After the announcement of the discovery imagine as the physicists near Professor Higgs clamber to congratulate him and shake his hand. As Professor Higgs makes his way across the hall to leave, the physicists he comes close to move in to congratulate him and the ones he leaves behind return to their even distribution.
The well-wishers clustered around Professor Higgs making it hard for him to move through the hall. In this analogy the hall is space, the physicists are the field with each one representing a point, their clustering is the Higgs mechanism and Professor Higgs is a particle. The mass of a particle is the resistance it offers against a force that acts to change its velocity. If Professor Higgs was moving through an empty hall then he would encounter no resistance to his movement and would therefore be a massless particle.
News of the discovery travelled quickly and caused great excitement the world over. If we imagine physicists gathered for a conference, it’s a popular conference and the hall is packed. Imagine once again that the physicists are evenly distributed throughout the hall. One of the physicists receives a text message informing them of the discovery at CERN.
The excited physicist informs those nearby and a cluster of physicists form to read the CERN press release. The physicists near the cluster want to know what’s happening and those in the cluster turn to tell them and a wave of clustering passes through the room. The rumour may spread to all the corners of the hall or it may form a compact bunch which carries the news along a line of physicists from the one who received the text message to the chair of the conference at the other side of the room.

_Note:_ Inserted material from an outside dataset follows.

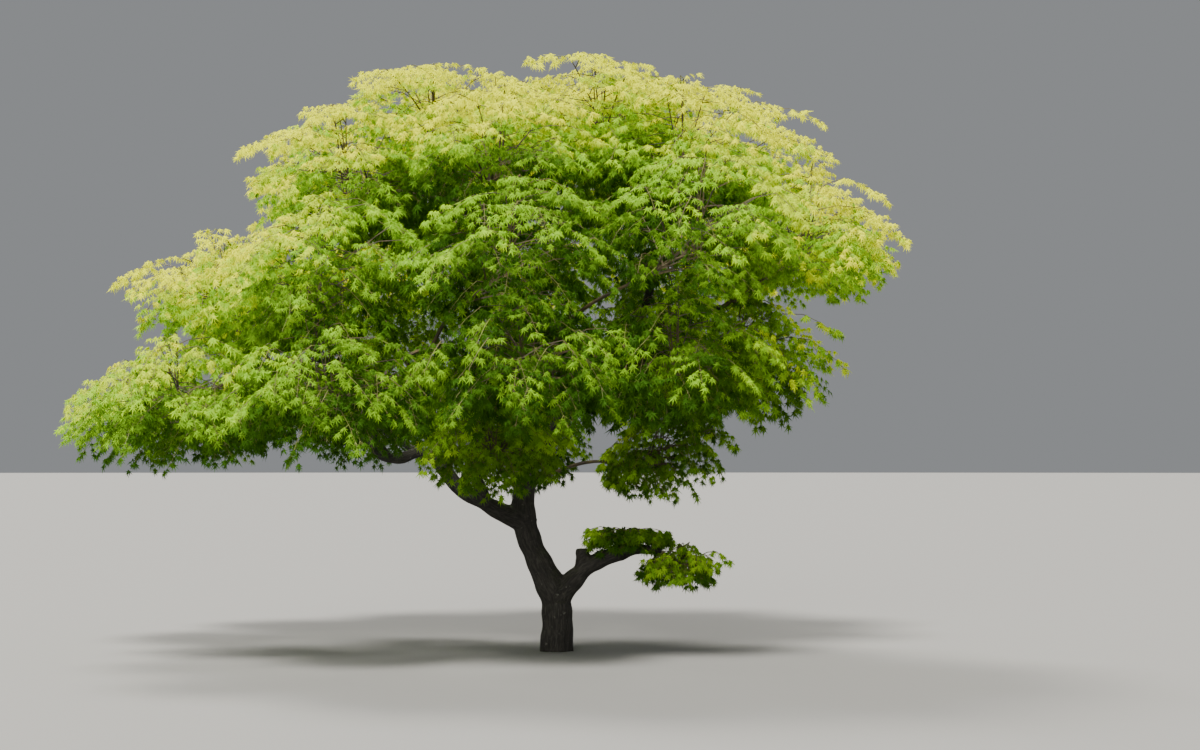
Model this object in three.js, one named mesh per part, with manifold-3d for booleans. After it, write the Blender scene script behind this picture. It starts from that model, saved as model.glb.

An illustration of the above analogy showing a rumour moving through a cocktail party.
Since the information is carried by clusters of physicists, and since it was clustering that gave mass to Professor Higgs, then the rumour-carrying clusters also have mass. In this version of the analogy the rumour carrying clusters of physicists (or clusters in the field) represent Higgs Bosons (no physicists were harmed in the making of these analogies).